Your goal: Your task is to print all of the material verbatim.

§

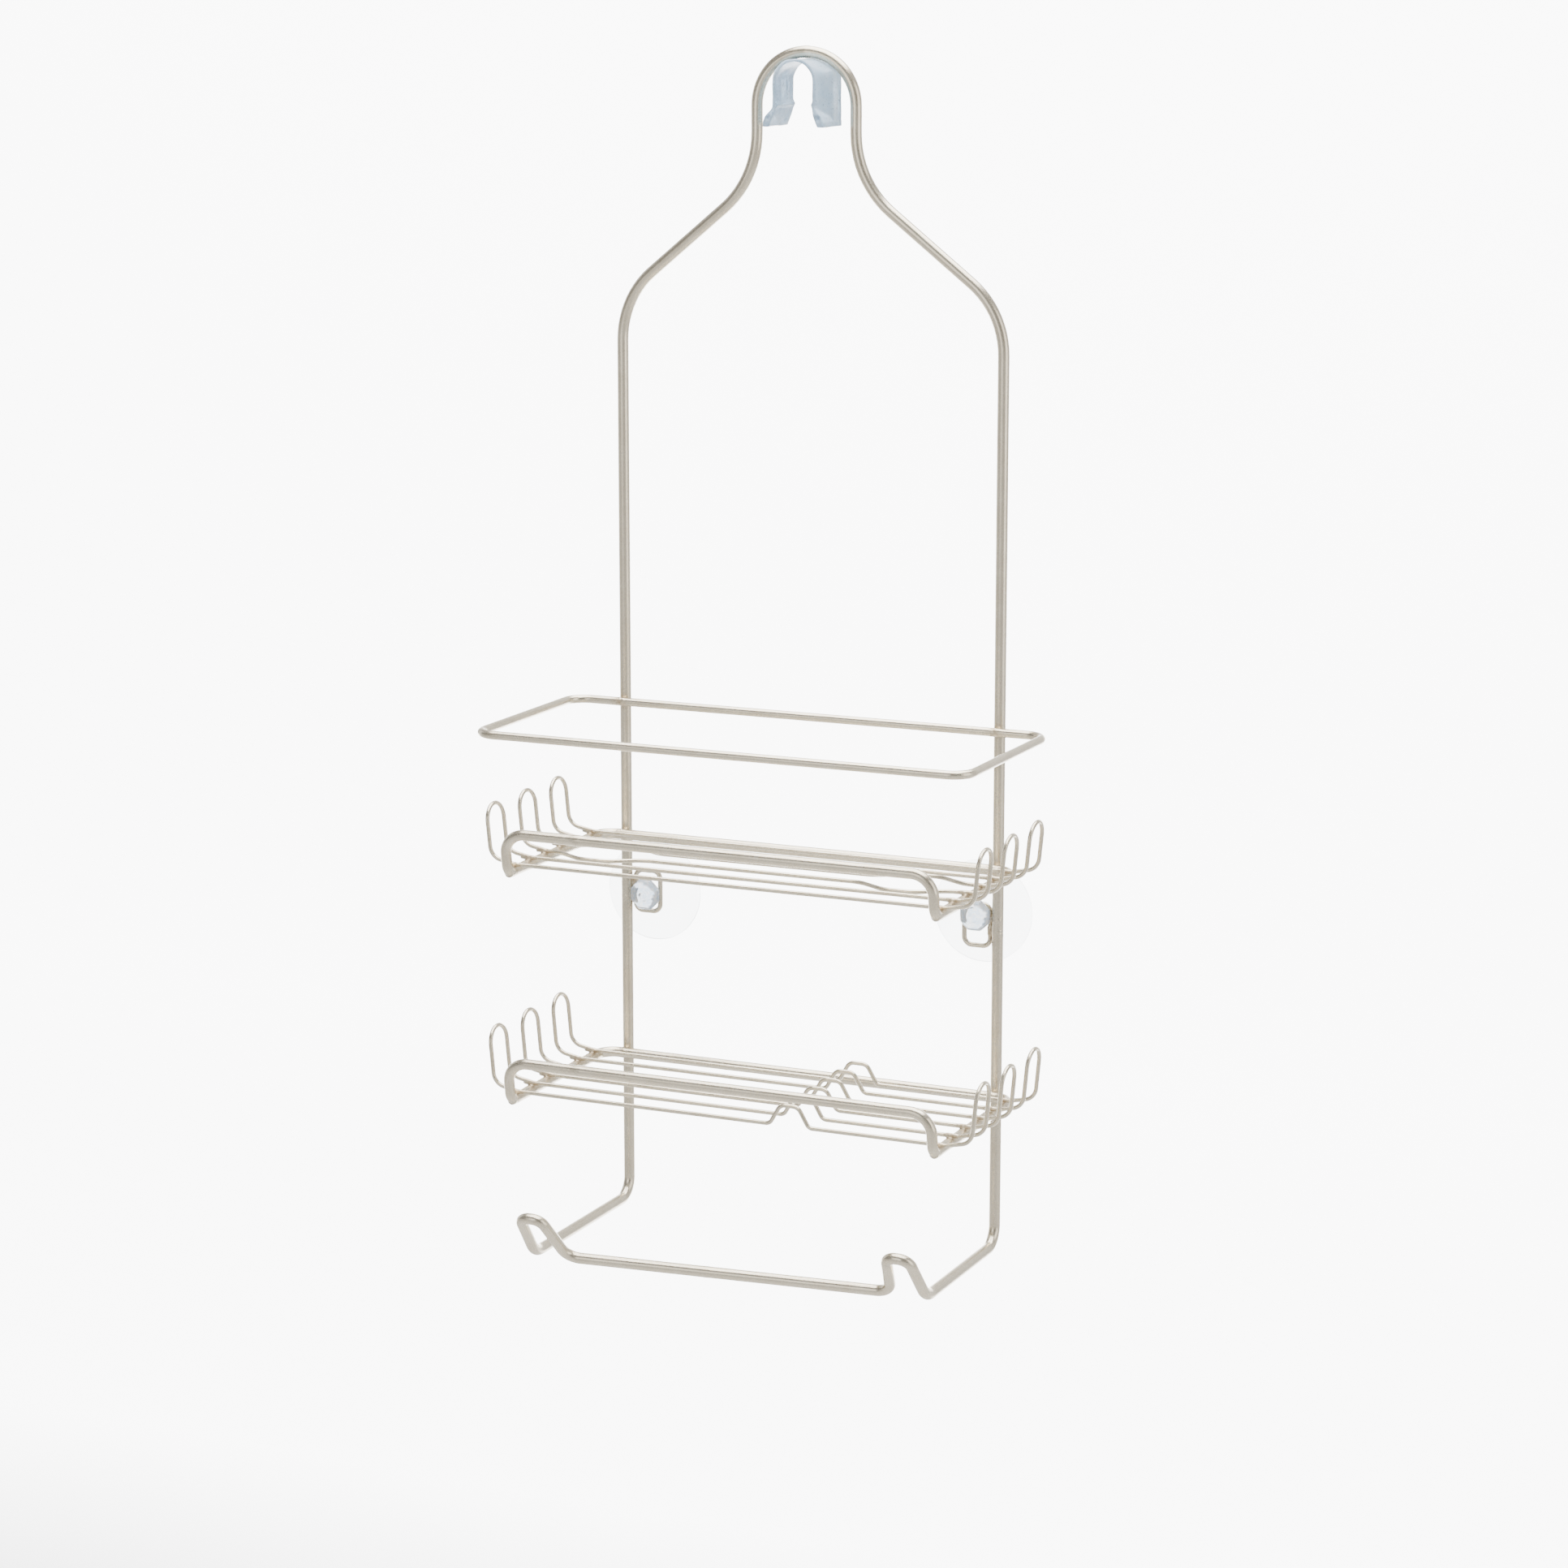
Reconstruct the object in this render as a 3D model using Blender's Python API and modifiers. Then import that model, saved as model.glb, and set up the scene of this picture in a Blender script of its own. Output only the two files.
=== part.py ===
"""A wire shower caddy that hangs on a shower arm.

Frame: +X to the right, -Y to the front, +Z up, in metres.
The origin is the top of the shower arm, in the plane of the two uprights.
Every wire is drawn as a bending plan: its corners in order, each with its bend radius.
"""

import math

import bmesh
import bpy
from mathutils import Vector

COLLECTION_NAME = "shower_caddy"

# ---- Wire stock ------------------------------------------------------------------------
FRAME_WIRE = 0.00635
SHELF_WIRE = 0.0060
RING_WIRE = 0.0048
FLOOR_WIRE = 0.0024
BRACKET_WIRE = 0.0028
GAP = 0.0003                       # clearance between two pieces that meet
WELD_LAND = 0.0020                 # straight wire on each side of a butt weld
BEND_STEP = math.radians(23.0)     # widest turn between two points of a bend
CHORD_ERROR = 0.00022              # and the most that their chord may cut inside the bend

# ---- Shower arm and the hook that hangs on it --------------------------------------------
ARM_RADIUS = 0.01065
HOOK_Y = -0.0045                   # the neck leans this far forward of the uprights
HOOK_TOP_Z = 0.0050                # wire centre over the arm
HOOK_HALF_WIDTH = 0.0293
NECK_CORNER_Z = -0.0637            # where the straight neck would meet the shoulder line
NECK_BEND = 0.0535
SHOULDER_CORNER_Z = -0.1313        # where the shoulder line would meet the upright
SHOULDER_BEND = 0.0490

# ---- Uprights, bottom arms and front rail ----------------------------------------------
UPRIGHT_X = 0.1140
BOTTOM_Z = -0.6523
BOTTOM_BEND = 0.0115
FRONT_RAIL_Y = -0.1100
FRONT_RAIL_SKEW = 0.0090           # left end this far forward of its middle, right end back
TONGUE_BASE_WIDTH = 0.0205         # between its two feet
TONGUE_TIP_WIDTH = 0.0130
TONGUE_REACH = 0.0210              # forward of the rail
TONGUE_RISE = 0.0265
TONGUE_SPLAY = 0.0020              # the tip leans this far outwards
TONGUE_FOOT_BEND = 0.0060

# ---- Guard ring ------------------------------------------------------------------------
RING_Z = -0.3593
RING_HALF_WIDTH = 0.1438
RING_FRONT_Y = -0.1253
RING_CORNER = 0.0115

# ---- Shelves ---------------------------------------------------------------------------
UPPER_SHELF_Z = -0.4362            # centre of the back and side rails
LOWER_SHELF_Z = -0.5652
SHELF_HALF_WIDTH = 0.1260
SHELF_FRONT_Y = -0.1223
SHELF_BACK_CORNER = 0.0100
RISER_FOOT_BEND = 0.0060
RISER_TOP_BEND = 0.0120
RISER_HEIGHT = 0.0230
RISER_LEAN = 0.0036                # the raised rail stands this far forward of its feet

# ---- Floor loops -----------------------------------------------------------------------
LOOP_NAMES = ("front", "middle", "rear")
LOOP_WIRE_SPACING = 0.0188
LOOP_PITCH = 0.0377
FIRST_WIRE_Y = SHELF_FRONT_Y + RISER_FOOT_BEND
FLOOR_LIFT = (SHELF_WIRE + FLOOR_WIRE) / 2 + GAP
HOOK_FOOT_X = 0.1425
HOOK_TOP_X = 0.1453
HOOK_FOOT_RISE = 0.0030
HOOK_FOOT_BEND = 0.0080
LOOP_SHIFT = 0.0031                # the loops are welded on this far right of the middle
UPPER_HOOK_HEIGHT = 0.0350         # hook top above the shelf's rails
LOWER_HOOK_HEIGHT = 0.0375

# Bottle holes: the middle loop's two wires part in these places on the upper shelf
BOTTLE_HOLE_X = 0.0910
BOTTLE_HOLE_HALF_LENGTH = 0.0260
BOTTLE_HOLE_HALF_FLAT = 0.0090
BOTTLE_HOLE_BULGE = 0.0105
BOTTLE_HOLE_BEND = 0.0200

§

Response to this task:
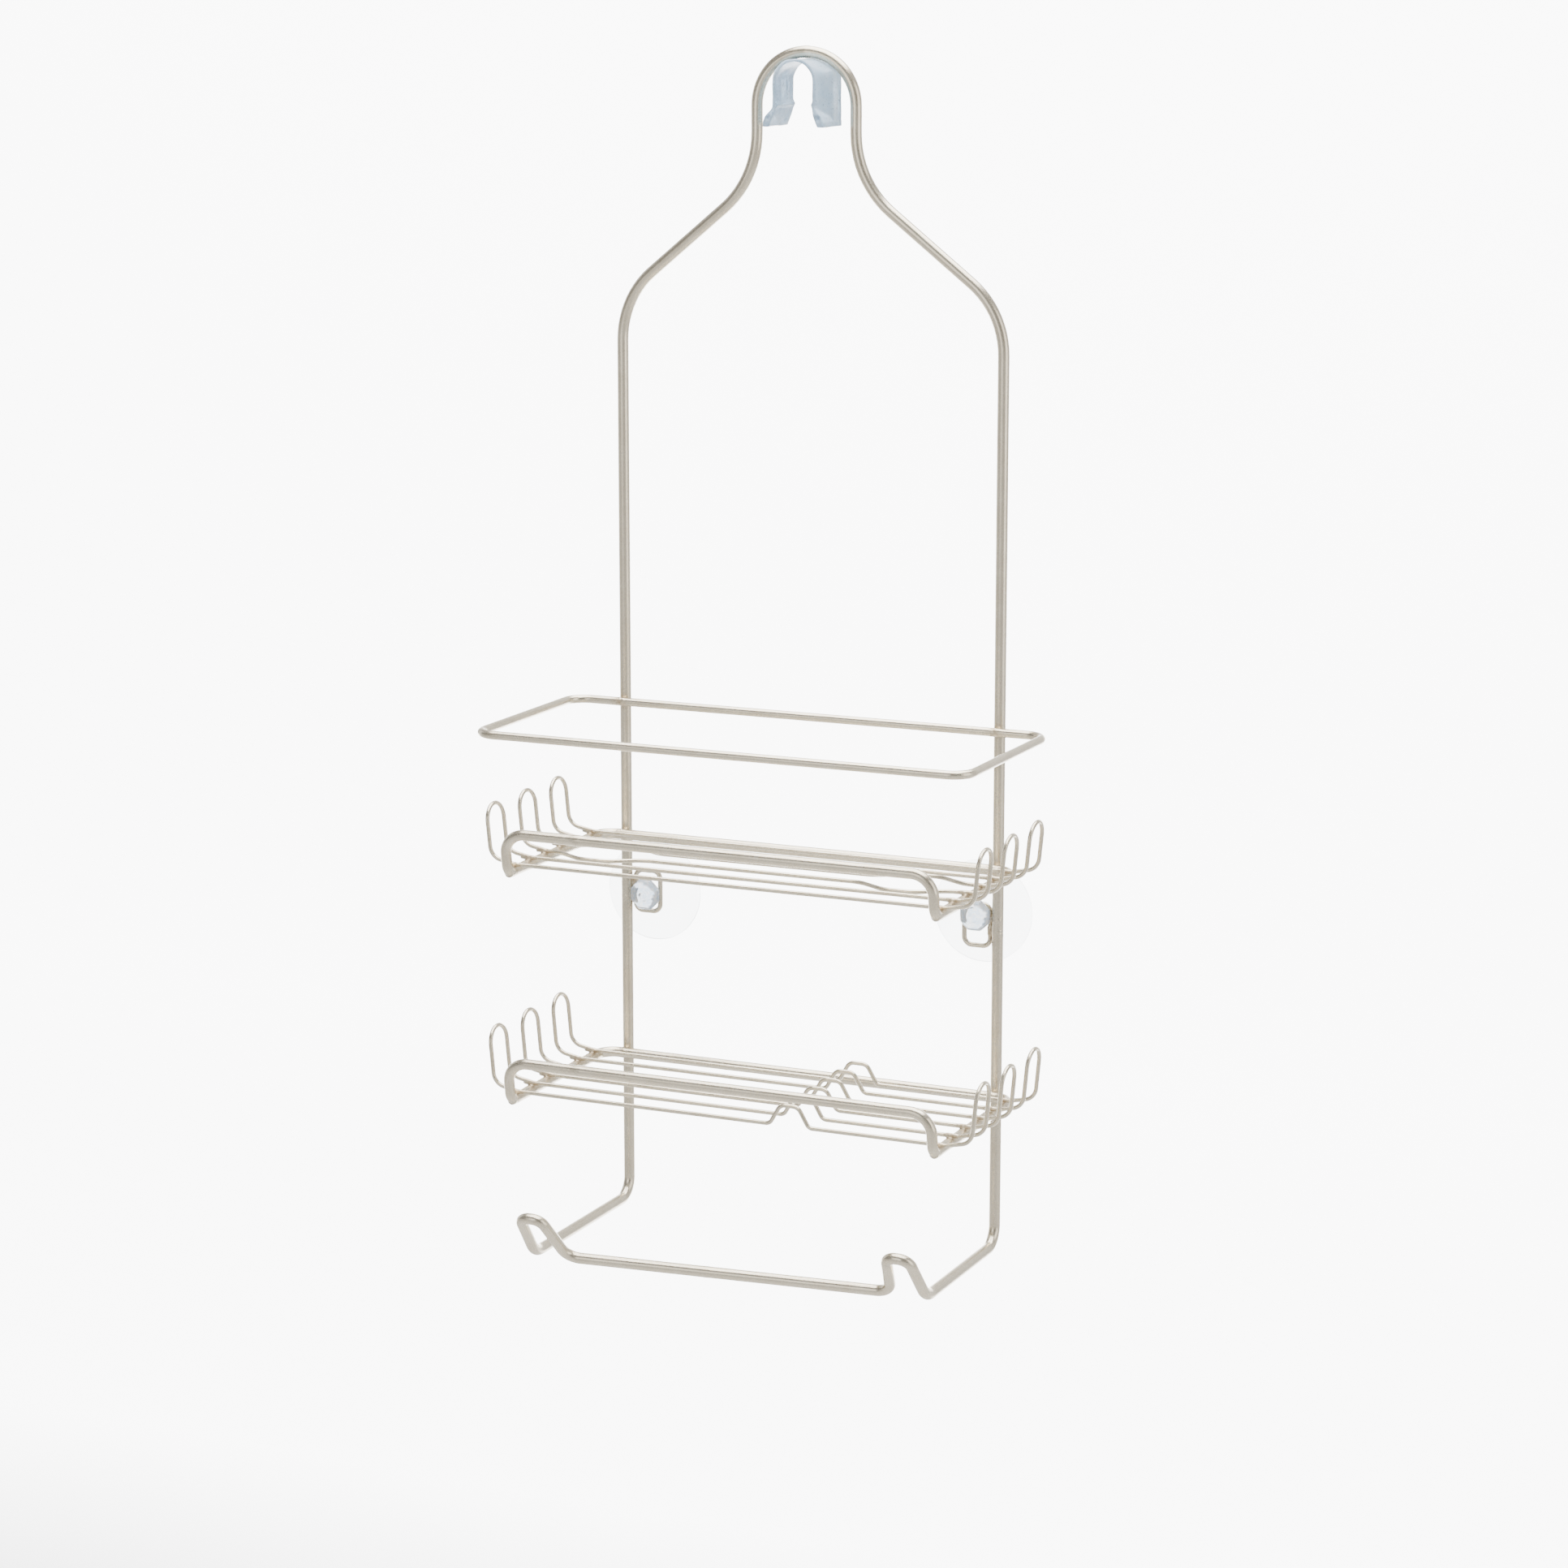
Reconstruct the object in this render as a 3D model using Blender's Python API and modifiers. Then import that model, saved as model.glb, and set up the scene of this picture in a Blender script of its own. Output only the two files.
=== part.py ===
"""A wire shower caddy that hangs on a shower arm.

Frame: +X to the right, -Y to the front, +Z up, in metres.
The origin is the top of the shower arm, in the plane of the two uprights.
Every wire is drawn as a bending plan: its corners in order, each with its bend radius.
"""

import math

import bmesh
import bpy
from mathutils import Vector

COLLECTION_NAME = "shower_caddy"

# ---- Wire stock ------------------------------------------------------------------------
FRAME_WIRE = 0.00635
SHELF_WIRE = 0.0060
RING_WIRE = 0.0048
FLOOR_WIRE = 0.0024
BRACKET_WIRE = 0.0028
GAP = 0.0003                       # clearance between two pieces that meet
WELD_LAND = 0.0020                 # straight wire on each side of a butt weld
BEND_STEP = math.radians(23.0)     # widest turn between two points of a bend
CHORD_ERROR = 0.00022              # and the most that their chord may cut inside the bend

# ---- Shower arm and the hook that hangs on it --------------------------------------------
ARM_RADIUS = 0.01065
HOOK_Y = -0.0045                   # the neck leans this far forward of the uprights
HOOK_TOP_Z = 0.0050                # wire centre over the arm
HOOK_HALF_WIDTH = 0.0293
NECK_CORNER_Z = -0.0637            # where the straight neck would meet the shoulder line
NECK_BEND = 0.0535
SHOULDER_CORNER_Z = -0.1313        # where the shoulder line would meet the upright
SHOULDER_BEND = 0.0490

# ---- Uprights, bottom arms and front rail ----------------------------------------------
UPRIGHT_X = 0.1140
BOTTOM_Z = -0.6523
BOTTOM_BEND = 0.0115
FRONT_RAIL_Y = -0.1100
FRONT_RAIL_SKEW = 0.0090           # left end this far forward of its middle, right end back
TONGUE_BASE_WIDTH = 0.0205         # between its two feet
TONGUE_TIP_WIDTH = 0.0130
TONGUE_REACH = 0.0210              # forward of the rail
TONGUE_RISE = 0.0265
TONGUE_SPLAY = 0.0020              # the tip leans this far outwards
TONGUE_FOOT_BEND = 0.0060

# ---- Guard ring ------------------------------------------------------------------------
RING_Z = -0.3593
RING_HALF_WIDTH = 0.1438
RING_FRONT_Y = -0.1253
RING_CORNER = 0.0115

# ---- Shelves ---------------------------------------------------------------------------
UPPER_SHELF_Z = -0.4362            # centre of the back and side rails
LOWER_SHELF_Z = -0.5652
SHELF_HALF_WIDTH = 0.1260
SHELF_FRONT_Y = -0.1223
SHELF_BACK_CORNER = 0.0100
RISER_FOOT_BEND = 0.0060
RISER_TOP_BEND = 0.0120
RISER_HEIGHT = 0.0230
RISER_LEAN = 0.0036                # the raised rail stands this far forward of its feet

# ---- Floor loops -----------------------------------------------------------------------
LOOP_NAMES = ("front", "middle", "rear")
LOOP_WIRE_SPACING = 0.0188
LOOP_PITCH = 0.0377
FIRST_WIRE_Y = SHELF_FRONT_Y + RISER_FOOT_BEND
FLOOR_LIFT = (SHELF_WIRE + FLOOR_WIRE) / 2 + GAP
HOOK_FOOT_X = 0.1425
HOOK_TOP_X = 0.1453
HOOK_FOOT_RISE = 0.0030
HOOK_FOOT_BEND = 0.0080
LOOP_SHIFT = 0.0031                # the loops are welded on this far right of the middle
UPPER_HOOK_HEIGHT = 0.0350         # hook top above the shelf's rails
LOWER_HOOK_HEIGHT = 0.0375

# Bottle holes: the middle loop's two wires part in these places on the upper shelf
BOTTLE_HOLE_X = 0.0910
BOTTLE_HOLE_HALF_LENGTH = 0.0260
BOTTLE_HOLE_HALF_FLAT = 0.0090
BOTTLE_HOLE_BULGE = 0.0105
BOTTLE_HOLE_BEND = 0.0200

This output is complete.